- Task input -
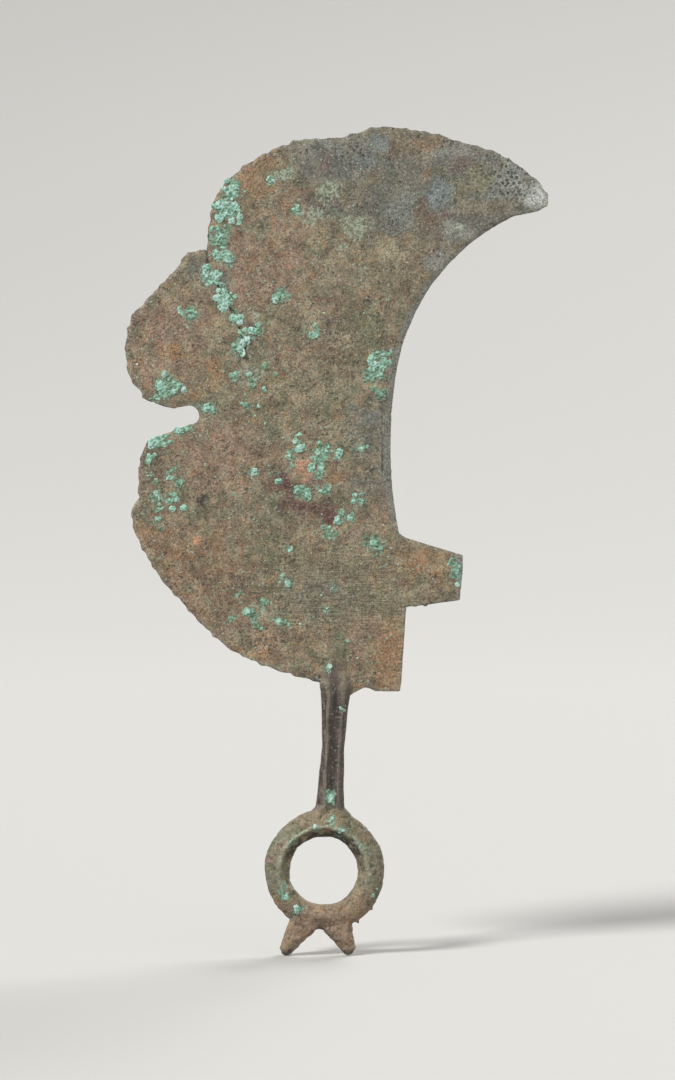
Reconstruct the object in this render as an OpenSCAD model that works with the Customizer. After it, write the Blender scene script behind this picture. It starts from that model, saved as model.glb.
* * *
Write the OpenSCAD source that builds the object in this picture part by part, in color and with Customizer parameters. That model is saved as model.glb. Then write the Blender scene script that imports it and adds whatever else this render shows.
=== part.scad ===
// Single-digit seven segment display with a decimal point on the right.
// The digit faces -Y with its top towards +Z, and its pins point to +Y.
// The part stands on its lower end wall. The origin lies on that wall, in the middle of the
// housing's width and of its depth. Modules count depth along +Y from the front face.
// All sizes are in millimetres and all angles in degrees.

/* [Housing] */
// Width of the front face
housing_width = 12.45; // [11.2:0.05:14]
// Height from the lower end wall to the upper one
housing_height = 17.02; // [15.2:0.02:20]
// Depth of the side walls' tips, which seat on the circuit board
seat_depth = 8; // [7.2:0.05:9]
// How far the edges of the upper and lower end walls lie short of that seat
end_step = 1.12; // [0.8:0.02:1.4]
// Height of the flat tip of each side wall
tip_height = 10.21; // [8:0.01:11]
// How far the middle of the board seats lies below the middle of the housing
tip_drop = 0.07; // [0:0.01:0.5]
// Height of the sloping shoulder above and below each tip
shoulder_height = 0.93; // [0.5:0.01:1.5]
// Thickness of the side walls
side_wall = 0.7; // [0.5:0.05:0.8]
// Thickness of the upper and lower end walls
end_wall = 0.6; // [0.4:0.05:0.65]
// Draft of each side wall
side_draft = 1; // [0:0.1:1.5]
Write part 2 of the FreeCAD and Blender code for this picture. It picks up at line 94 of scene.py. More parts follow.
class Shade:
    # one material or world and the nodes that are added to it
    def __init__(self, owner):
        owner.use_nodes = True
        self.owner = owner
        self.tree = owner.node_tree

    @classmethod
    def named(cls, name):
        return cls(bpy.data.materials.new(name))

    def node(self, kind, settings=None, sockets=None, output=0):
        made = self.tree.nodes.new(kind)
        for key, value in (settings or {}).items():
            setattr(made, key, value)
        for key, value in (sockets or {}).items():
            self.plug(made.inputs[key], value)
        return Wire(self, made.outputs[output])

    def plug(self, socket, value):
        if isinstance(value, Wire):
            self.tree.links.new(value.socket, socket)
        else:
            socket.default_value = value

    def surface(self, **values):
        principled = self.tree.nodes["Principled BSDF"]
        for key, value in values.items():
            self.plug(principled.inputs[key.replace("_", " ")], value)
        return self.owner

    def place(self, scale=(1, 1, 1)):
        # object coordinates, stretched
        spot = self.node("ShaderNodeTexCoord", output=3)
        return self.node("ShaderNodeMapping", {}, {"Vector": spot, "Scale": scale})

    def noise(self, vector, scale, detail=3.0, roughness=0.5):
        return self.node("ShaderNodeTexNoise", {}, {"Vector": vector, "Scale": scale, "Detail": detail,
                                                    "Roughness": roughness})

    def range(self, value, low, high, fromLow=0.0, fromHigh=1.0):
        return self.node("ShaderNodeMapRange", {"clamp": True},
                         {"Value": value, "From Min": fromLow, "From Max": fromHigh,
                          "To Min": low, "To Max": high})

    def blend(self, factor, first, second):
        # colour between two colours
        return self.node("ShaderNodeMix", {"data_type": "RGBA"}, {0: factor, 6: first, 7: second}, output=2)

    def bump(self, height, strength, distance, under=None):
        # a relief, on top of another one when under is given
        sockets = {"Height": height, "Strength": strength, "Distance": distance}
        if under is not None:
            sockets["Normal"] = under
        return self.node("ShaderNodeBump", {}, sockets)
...
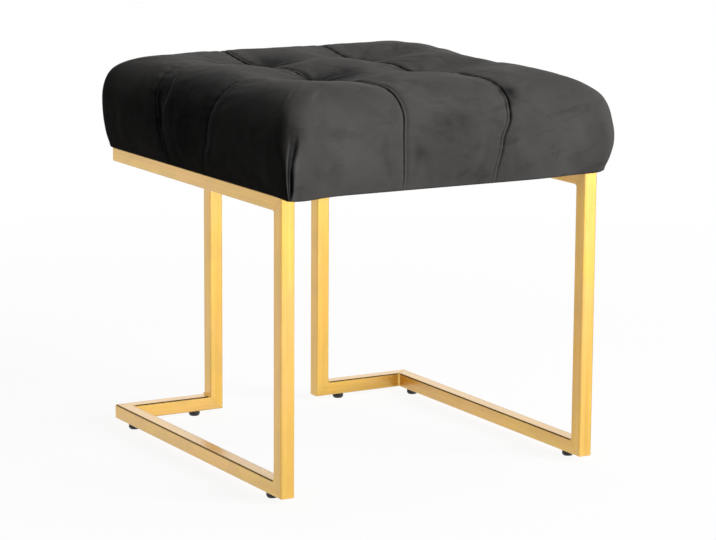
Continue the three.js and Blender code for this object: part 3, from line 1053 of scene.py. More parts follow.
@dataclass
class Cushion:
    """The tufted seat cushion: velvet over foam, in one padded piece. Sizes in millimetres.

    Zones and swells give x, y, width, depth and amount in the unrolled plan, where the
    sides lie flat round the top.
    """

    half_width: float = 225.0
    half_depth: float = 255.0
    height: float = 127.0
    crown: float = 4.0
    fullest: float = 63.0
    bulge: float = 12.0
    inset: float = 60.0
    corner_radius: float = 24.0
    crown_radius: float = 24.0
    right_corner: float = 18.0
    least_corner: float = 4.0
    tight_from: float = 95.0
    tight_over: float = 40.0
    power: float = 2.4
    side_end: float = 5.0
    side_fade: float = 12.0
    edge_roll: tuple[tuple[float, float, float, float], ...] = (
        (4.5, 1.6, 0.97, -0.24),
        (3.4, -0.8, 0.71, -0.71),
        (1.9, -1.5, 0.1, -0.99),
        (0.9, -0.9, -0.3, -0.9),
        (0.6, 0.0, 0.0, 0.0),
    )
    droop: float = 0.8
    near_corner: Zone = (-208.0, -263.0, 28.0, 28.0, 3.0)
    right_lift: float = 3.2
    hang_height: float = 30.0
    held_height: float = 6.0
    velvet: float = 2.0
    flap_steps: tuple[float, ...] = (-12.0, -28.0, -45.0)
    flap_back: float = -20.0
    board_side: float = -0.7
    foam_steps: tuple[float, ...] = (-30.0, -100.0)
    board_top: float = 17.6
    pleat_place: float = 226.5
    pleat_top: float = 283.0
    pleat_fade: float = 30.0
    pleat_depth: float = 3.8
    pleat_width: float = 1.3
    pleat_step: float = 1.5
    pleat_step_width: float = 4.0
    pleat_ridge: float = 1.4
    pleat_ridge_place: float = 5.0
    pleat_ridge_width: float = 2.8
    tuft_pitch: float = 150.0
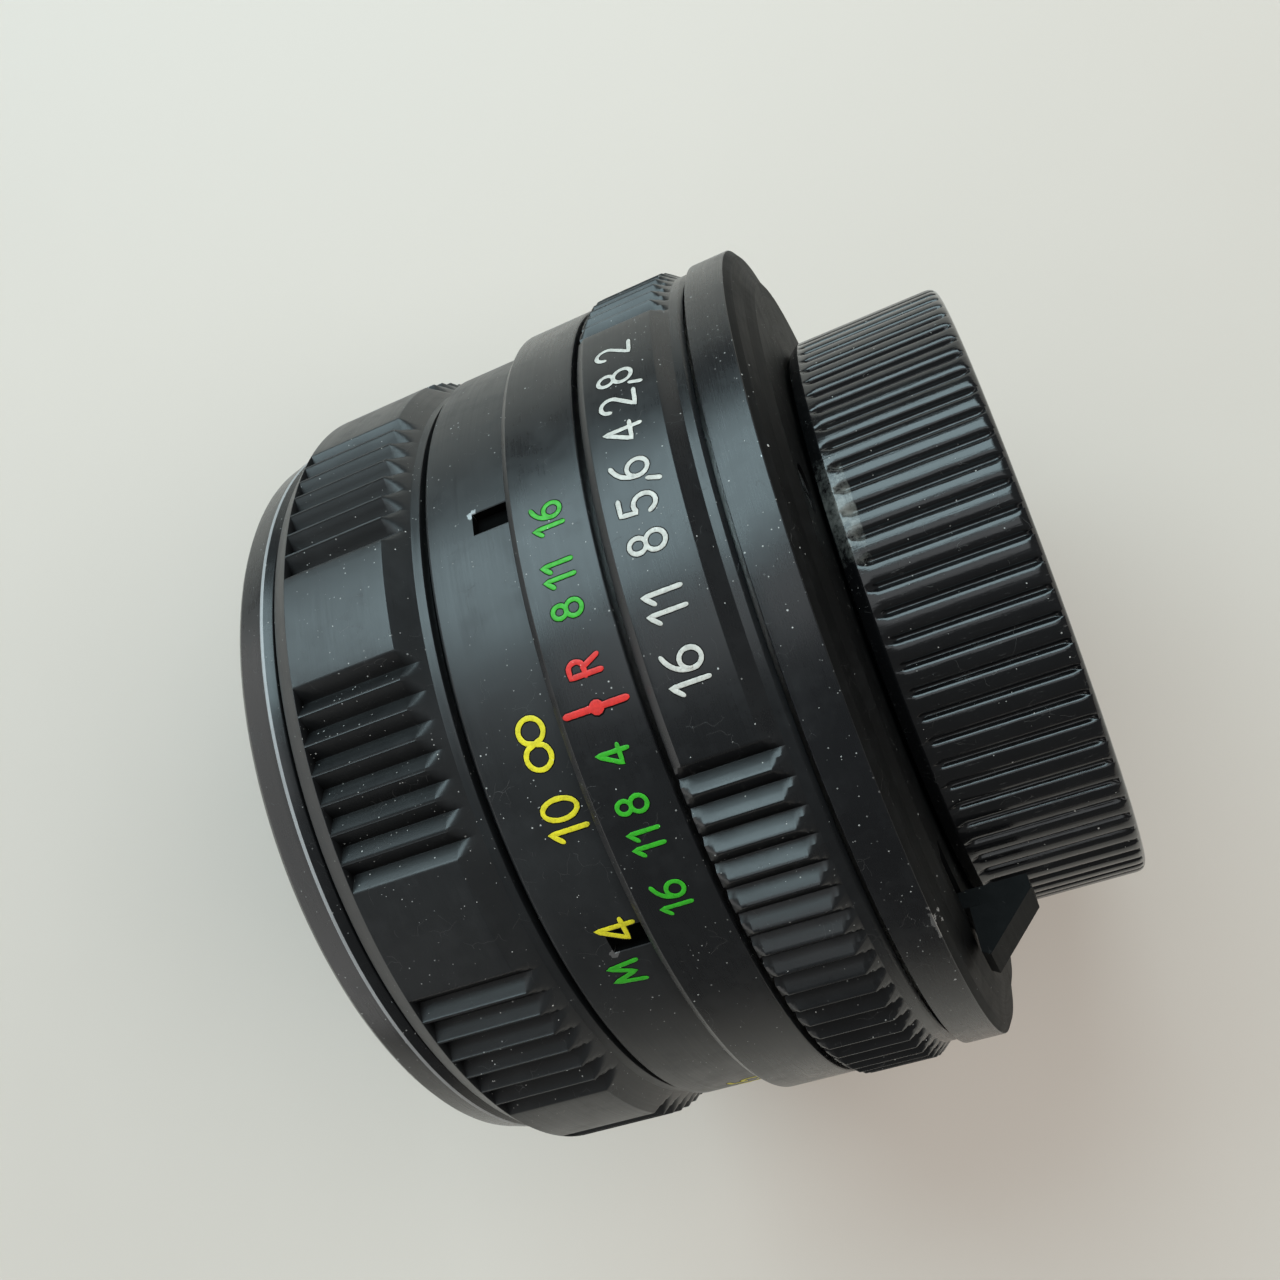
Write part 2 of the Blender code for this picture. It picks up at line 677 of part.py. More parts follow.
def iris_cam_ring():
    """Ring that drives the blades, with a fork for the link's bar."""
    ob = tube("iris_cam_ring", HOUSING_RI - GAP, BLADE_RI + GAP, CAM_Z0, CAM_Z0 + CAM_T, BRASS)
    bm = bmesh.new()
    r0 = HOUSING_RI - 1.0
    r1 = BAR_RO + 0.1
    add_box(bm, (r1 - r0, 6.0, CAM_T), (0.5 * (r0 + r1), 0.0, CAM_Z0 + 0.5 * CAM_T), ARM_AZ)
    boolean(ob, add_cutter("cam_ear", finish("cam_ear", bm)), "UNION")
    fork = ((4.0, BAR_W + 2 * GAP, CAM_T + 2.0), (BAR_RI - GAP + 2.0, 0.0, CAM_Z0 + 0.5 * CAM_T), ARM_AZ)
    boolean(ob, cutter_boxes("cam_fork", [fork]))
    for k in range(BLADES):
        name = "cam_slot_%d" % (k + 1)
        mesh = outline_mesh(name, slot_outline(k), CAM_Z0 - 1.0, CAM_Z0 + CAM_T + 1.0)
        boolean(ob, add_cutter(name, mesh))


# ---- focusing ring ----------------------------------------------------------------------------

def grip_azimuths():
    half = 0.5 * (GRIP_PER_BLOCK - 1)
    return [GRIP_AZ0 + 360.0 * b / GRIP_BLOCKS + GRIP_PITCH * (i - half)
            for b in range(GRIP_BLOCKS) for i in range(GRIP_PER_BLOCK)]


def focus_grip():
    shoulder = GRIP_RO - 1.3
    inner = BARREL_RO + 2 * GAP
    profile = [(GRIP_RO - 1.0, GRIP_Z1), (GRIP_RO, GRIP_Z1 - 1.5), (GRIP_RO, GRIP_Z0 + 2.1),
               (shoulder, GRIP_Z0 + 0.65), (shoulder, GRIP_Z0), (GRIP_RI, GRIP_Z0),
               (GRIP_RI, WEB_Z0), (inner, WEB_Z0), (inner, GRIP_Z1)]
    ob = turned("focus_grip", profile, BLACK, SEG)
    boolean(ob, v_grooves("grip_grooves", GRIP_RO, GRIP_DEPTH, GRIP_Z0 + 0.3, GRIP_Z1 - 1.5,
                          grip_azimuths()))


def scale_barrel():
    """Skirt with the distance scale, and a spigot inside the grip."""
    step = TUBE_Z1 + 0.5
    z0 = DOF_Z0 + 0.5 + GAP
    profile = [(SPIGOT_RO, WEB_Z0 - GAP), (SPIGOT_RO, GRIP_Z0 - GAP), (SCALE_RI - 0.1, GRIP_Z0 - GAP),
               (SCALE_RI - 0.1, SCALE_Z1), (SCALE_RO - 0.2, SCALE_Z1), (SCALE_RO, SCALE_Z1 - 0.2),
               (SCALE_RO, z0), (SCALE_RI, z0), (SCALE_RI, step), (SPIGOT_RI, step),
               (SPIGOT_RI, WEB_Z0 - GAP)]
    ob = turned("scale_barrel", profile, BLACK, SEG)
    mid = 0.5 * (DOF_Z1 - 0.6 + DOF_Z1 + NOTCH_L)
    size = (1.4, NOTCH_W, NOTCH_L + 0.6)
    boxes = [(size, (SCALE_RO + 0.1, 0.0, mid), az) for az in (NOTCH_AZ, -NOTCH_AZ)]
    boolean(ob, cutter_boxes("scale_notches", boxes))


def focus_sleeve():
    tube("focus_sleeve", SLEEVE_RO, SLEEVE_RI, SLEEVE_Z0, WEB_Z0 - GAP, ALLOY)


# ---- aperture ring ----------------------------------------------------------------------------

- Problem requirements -
Output exactly one stretch of the listing: from the line containing "Write part 2 of the FreeCAD" through the line containing "self.tree = owner.node_tree", both end lines included.

- Correct response -
Write part 2 of the FreeCAD and Blender code for this picture. It picks up at line 94 of scene.py. More parts follow.
class Shade:
    # one material or world and the nodes that are added to it
    def __init__(self, owner):
        owner.use_nodes = True
        self.owner = owner
        self.tree = owner.node_tree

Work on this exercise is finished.